• [SET TASK]
Give again only the lines beginning with the one that contains "for name, block" and ending with the one that contains "before = set(bpy.data.objects)"; include both of those lines.

• [SOURCE MATERIAL]
________________

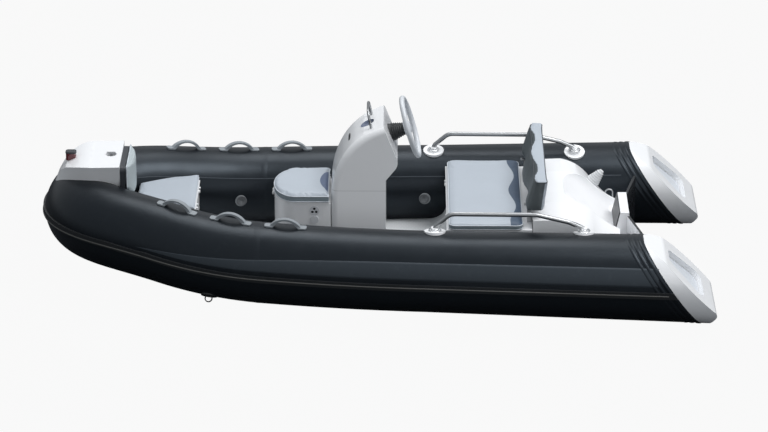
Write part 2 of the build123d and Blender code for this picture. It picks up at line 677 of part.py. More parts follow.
with BuildPart() as bow_step:
    with BuildSketch(Plane.XY.offset(STEP_FOOT)):
        with BuildLine():
            Line((STEP_AFT, -138), (STEP_AFT, 138))
            Line((STEP_AFT, 138), (1590, 150))
            ThreePointArc((1590, 150), (1720, 118), (1800, 60))
            ThreePointArc((1800, 60), (1830, 0), (1800, -60))
            ThreePointArc((1800, -60), (1720, -118), (1590, -150))
            Line((1590, -150), (STEP_AFT, -138))
        make_face()
    with BuildSketch(Plane.XY.offset(STEP_TOP)):
        with BuildLine():
            Line((STEP_AFT, -200), (STEP_AFT, 200))
            Line((STEP_AFT, 200), (1590, 203))
            ThreePointArc((1590, 203), (1700, 165), (1752, 84))
            ThreePointArc((1752, 84), (1762, 0), (1752, -84))
            ThreePointArc((1752, -84), (1700, -165), (1590, -203))
            Line((1590, -203), (STEP_AFT, -200))
        make_face()
    loft(ruled=True)
    with BuildSketch(Plane.XZ):
        with BuildLine():
            Line((STEP_AFT, STEP_FOOT), (STEP_AFT, STEP_TOP))
            Line((STEP_AFT, STEP_TOP), (1600, STEP_TOP - 2))
            ThreePointArc((1600, STEP_TOP - 2), (1690, STEP_TOP - 13), (1752, STEP_TOP - 41))
            ThreePointArc((1752, STEP_TOP - 41), (1800, STEP_TOP - 103), (1830, STEP_FOOT))
            Line((1830, STEP_FOOT), (STEP_AFT, STEP_FOOT))
        make_face()
    extrude(amount=240, both=True, mode=Mode.INTERSECT)
    add(tube_room.part, mode=Mode.SUBTRACT)
    with BuildSketch(Plane.XY.offset(STEP_TOP - CLEAT_DEPTH)):
        with Locations((CLEAT_X, 0)):
            Circle(31)
    extrude(amount=40, mode=Mode.SUBTRACT)

with BuildPart() as bow_cleat:
    with Locations((CLEAT_X, 0, STEP_TOP - CLEAT_DEPTH + FIT)):
        Cylinder(26, 4, align=(Align.CENTER, Align.CENTER, Align.MIN))
        Cylinder(7, 20, align=(Align.CENTER, Align.CENTER, Align.MIN))
    with Locations((CLEAT_X, 0, STEP_TOP - CLEAT_DEPTH + 18)):
        Box(50, 13, 7, align=(Align.CENTER, Align.CENTER, Align.MIN))

with BuildPart() as nav_light:
    with BuildSketch(Plane.XY.offset(LIGHT_Z - 40)):
        with Locations((LIGHT_X, 0)):
            RectangleRounded(58, 44, 14)
    extrude(amount=40)
    add(bow_step.part, mode=Mode.SUBTRACT)

with BuildPart() as nav_light_cap:
    with BuildSketch(Plane.XY.offset(LIGHT_Z + FIT)):
        with Locations((LIGHT_X, 0)):
            RectangleRounded(62, 48, 16)
    extrude(amount=11)
    fillet(nav_light_cap.faces().sort_by(Axis.Z)[-1].edges(), radius=5)

with BuildPart() as bow_backrest:
    with BuildSketch(Plane.XY.offset(LOCKER_TOP + 1)):
        with BuildLine():
            Line((1410, -188), (1410, 188))
            ThreePointArc((1410, 188), (1364, 0), (1410, -188))
        make_face()
    extrude(amount=STEP_TOP - LOCKER_TOP - 5)
    add(tube_room.part, mode=Mode.SUBTRACT)

with BuildPart() as bow_backrest_board:
    with BuildSketch(Plane.YZ.offset(1410 + FIT)):
        with Locations((0, LOCKER_TOP + 1)):
            Rectangle(350, STEP_TOP - LOCKER_TOP - 15, align=(Align.CENTER, Align.MIN))
        fillet(vertices(), radius=24)
    extrude(amount=STEP_AFT - 1410 - 2 * FIT)
    add(tube_room.part, mode=Mode.SUBTRACT)

# Helm.
with BuildPart() as steering_wheel:
    with BuildSketch(
        Plane(origin=WHEEL_CENTRE + Vector(0, WHEEL_R, 0), x_dir=COLUMN_DIR, z_dir=WHEEL_PLANE.y_dir)
    ):
        Circle(RIM_R)
    revolve(axis=Axis(WHEEL_CENTRE, COLUMN_DIR))
    with BuildSketch(WHEEL_PLANE.offset(-34)):
        Circle(42)
    extrude(amount=30)
    with BuildSketch(WHEEL_PLANE.offset(-16)):
        with PolarLocations(WHEEL_R / 2, 3, start_angle=90):
            Rectangle(WHEEL_R, 30)
    extrude(amount=8)

with BuildPart() as helm_boot:
    with BuildSketch(WHEEL_PLANE.offset(-34.4)):
        Circle(30)
    with BuildSketch(WHEEL_PLANE.offset(-120)):
        Circle(52)
    loft(ruled=True)
    add(console.part, mode=Mode.SUBTRACT)

# Grab rails on round bases.
RAIL_PLANE = side_plane(0, RAIL_Y, KNEE_CREST)
with BuildLine(RAIL_PLANE) as rail_path:
    FilletPolyline(*RAIL_PATH, radius=RAIL_BENDS)

with BuildPart() as port_rail:
    with BuildSketch(Plane(origin=rail_path.line @ 0, z_dir=rail_path.line % 0)):
        Circle(RAIL_R)
    sweep(path=rail_path.line)

with BuildPart() as starboard_rail:
    mirror(port_rail.part, about=Plane.XZ)

with BuildPart() as rail_room:
    with BuildSketch(Plane(origin=rail_path.line @ 0, z_dir=rail_path.line % 0)):
        Circle(RAIL_R + FIT)
    sweep(path=rail_path.line)

with BuildPart() as rail_bases:
    for foot_x, foot_rise in (RAIL_PATH[0], RAIL_PATH[-1]):
        share = (KNEE.X - foot_x) / (KNEE.X - AFT.X)
        centre = KNEE + (AFT - KNEE) * share
        radius = TUBE_R + (TUBE_R_AFT - TUBE_R) * share
        inset = RAIL_Y - centre.Y
        normal = Vector(0, inset, (radius**2 - inset**2) ** 0.5).normalized()
        seat = Vector(foot_x, centre.Y, centre.Z) + normal * (radius - 12)
        with BuildSketch(Plane(origin=seat, x_dir=(1, 0, 0), z_dir=normal)):
            Circle(RAIL_BASE_R)
        extrude(amount=19)
        with Locations((foot_x, RAIL_Y, KNEE_CREST + foot_rise - 30)):
            Cone(30, 21, 36, align=(Align.CENTER, Align.CENTER, Align.MIN))
    add(tube_room.part, mode=Mode.SUBTRACT)
    add(rail_room.part, mode=Mode.SUBTRACT)
    mirror(about=Plane.XZ)

# Fittings on the bent tubes: carry handles, valves and tow rings.
with BuildPart() as handles:
    for share in HANDLES:
        run = bow_axis % share
        across = Vector(run.Y, -run.X, 0).normalized()
        rise = across.cross(run)
        crest = bow_axis @ share + rise * TUBE_R
        with BuildSketch(Plane(origin=crest, x_dir=run, z_dir=across)):
            with BuildLine():
                ThreePointArc((-95, -6), (0, 50), (95, -6))
                Line((95, -6), (70, -6))
                ThreePointArc((70, -6), (0, 40), (-70, -6))
                Line((-70, -6), (-95, -6))
            make_face()
        extrude(amount=14, both=True)
        with BuildSketch(Plane(origin=crest - rise * 12, x_dir=run, z_dir=rise)):
            with Locations((-92, 0), (92, 0)):
                RectangleRounded(52, 46, 14)
        extrude(amount=19)
    add(tube_room.part, mode=Mode.SUBTRACT)
    add(tube_run.part, mode=Mode.SUBTRACT)
    mirror(about=Plane.XZ)

with BuildPart() as valves:
    for share in VALVES:
        run = bow_axis % share
        inward = Vector(0, 0, 1).cross(Vector(run.X, run.Y, 0).normalized()) * -1
        with BuildSketch(Plane(origin=bow_axis @ share + inward * (TUBE_R - 6), z_dir=inward)):
            Circle(33)
        extrude(amount=13)
    add(tube_room.part, mode=Mode.SUBTRACT)
    mirror(about=Plane.XZ)

with BuildPart() as tow_rings:
    run = bow_axis % TOW_RING
    outward = Vector(0, 0, 1).cross(Vector(run.X, run.Y, 0).normalized())
    under = (outward * 0.58 - Vector(0, 0, 0.815)).normalized()
    with BuildSketch(Plane(origin=bow_axis @ TOW_RING + under * (TUBE_R - 6), z_dir=under)):
        Circle(45)
    extrude(amount=11)
    with BuildSketch(
        Plane(origin=bow_axis @ TOW_RING + under * (TUBE_R + 18), x_dir=under, z_dir=run.cross(under))
    ):
        Circle(22.5)
        Circle(16.5, mode=Mode.SUBTRACT)
    extrude(amount=3, both=True)
    add(tube_room.part, mode=Mode.SUBTRACT)
    mirror(about=Plane.XZ)

NODES = {
    "port_tube": port_tube,
    "starboard_tube": starboard_tube,
    "bow_tube": bow_tube,
    "port_end_cap": port_end_cap,
    "starboard_end_cap": starboard_end_cap,
    "port_step_pad": port_step_pad,
    "starboard_step_pad": starboard_step_pad,
    "port_rub_strake": port_rub_strake,
    "starboard_rub_strake": starboard_rub_strake,
    "hull": hull,
    "deck": deck,
    "transom": transom,
    "clamp_plate": clamp_plate,
    "aft_deck": aft_deck,
    "cable_boot": cable_boot,
    "stern_eyes": stern_eyes,
    "console": console,
    "console_hoop": console_hoop,
    "console_seat_box": console_seat_box,
    "console_seat_lid": console_seat_lid,
    "console_cushion": console_cushion,
    "seat_vent": seat_vent,
    "bench_box": bench_box,
    "bench_lid": bench_lid,
    "bench_cushion": bench_cushion,
    "backrest": backrest,
    "backrest_frame": backrest_frame,
    "back_brackets": back_brackets,
    "bow_step": bow_step,
    "bow_cleat": bow_cleat,
    "nav_light": nav_light,
    "nav_light_cap": nav_light_cap,
    "bow_backrest": bow_backrest,
    "bow_backrest_board": bow_backrest_board,
    "bow_locker": bow_locker,
    "bow_locker_lid": bow_locker_lid,
    "bow_cushion": bow_cushion,
    "lashing_eye": lashing_eye,
    "lid_hinges": lid_hinges,
    "steering_wheel": steering_wheel,
    "helm_boot": helm_boot,
    "port_rail": port_rail,
    "starboard_rail": starboard_rail,
    "rail_bases": rail_bases,
    "handles": handles,
    "valves": valves,
    "tow_rings": tow_rings,
}
for name, block in NODES.items():
    block.part.label = name
    export_step(block.part, f"parts/{name}.step")
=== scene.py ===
"""Looks for a rigid inflatable boat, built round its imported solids, in metres.

X runs forward, Y to port and Z up, with the origin amidships on the waterline.
"""

from __future__ import annotations

import json
import logging
import math
from dataclasses import dataclass, field
from enum import Enum

import bmesh
import bpy
from bpy.types import ID, Material, Node, NodeSocket, NodeTree, Object
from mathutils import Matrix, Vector
from mathutils.bvhtree import BVHTree

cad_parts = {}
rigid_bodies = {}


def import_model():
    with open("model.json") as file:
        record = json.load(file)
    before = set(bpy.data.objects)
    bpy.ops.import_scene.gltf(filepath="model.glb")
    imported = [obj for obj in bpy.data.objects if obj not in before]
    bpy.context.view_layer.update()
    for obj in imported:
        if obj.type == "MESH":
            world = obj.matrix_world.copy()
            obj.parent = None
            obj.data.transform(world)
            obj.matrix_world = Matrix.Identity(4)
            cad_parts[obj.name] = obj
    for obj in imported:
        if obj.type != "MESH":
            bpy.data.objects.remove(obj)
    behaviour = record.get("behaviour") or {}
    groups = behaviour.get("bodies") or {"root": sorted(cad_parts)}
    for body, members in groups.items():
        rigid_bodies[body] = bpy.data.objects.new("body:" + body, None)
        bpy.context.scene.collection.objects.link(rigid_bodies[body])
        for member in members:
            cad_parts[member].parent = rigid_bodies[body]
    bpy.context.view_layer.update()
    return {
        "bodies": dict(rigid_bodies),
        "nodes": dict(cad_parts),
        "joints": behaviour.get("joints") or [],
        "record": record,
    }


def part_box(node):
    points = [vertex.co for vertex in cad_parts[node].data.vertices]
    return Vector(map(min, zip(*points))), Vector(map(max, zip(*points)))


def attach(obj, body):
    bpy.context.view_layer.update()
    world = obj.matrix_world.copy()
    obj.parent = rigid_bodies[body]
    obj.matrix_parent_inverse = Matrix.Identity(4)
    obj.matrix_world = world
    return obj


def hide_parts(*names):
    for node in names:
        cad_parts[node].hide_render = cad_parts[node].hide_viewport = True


LOG = logging.getLogger("boat")
BORE = 0.0004  # the radius left open at the middle of a turned face
Triple = tuple[float, float, float]
Colour = Triple
Paint = Colour | NodeSocket
Mesh = tuple[list, list]


def linear(red: int, green: int, blue: int) -> Colour:
    """Turn a display colour into a linear one.

    Args:
        red: Red from 0 to 255.
        green: Green from 0 to 255.
        blue: Blue from 0 to 255.

    Returns:
        The linear red, green and blue.
    """
    parts = []
    for value in (red, green, blue):
        share = value / 255
        parts.append(share / 12.92 if share <= 0.04045 else ((share + 0.055) / 1.055) ** 2.4)
    return tuple(parts)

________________

• [RESULT FOR THIS TASK]
for name, block in NODES.items():
    block.part.label = name
    export_step(block.part, f"parts/{name}.step")
=== scene.py ===
"""Looks for a rigid inflatable boat, built round its imported solids, in metres.

X runs forward, Y to port and Z up, with the origin amidships on the waterline.
"""

from __future__ import annotations

import json
import logging
import math
from dataclasses import dataclass, field
from enum import Enum

import bmesh
import bpy
from bpy.types import ID, Material, Node, NodeSocket, NodeTree, Object
from mathutils import Matrix, Vector
from mathutils.bvhtree import BVHTree

cad_parts = {}
rigid_bodies = {}


def import_model():
    with open("model.json") as file:
        record = json.load(file)
    before = set(bpy.data.objects)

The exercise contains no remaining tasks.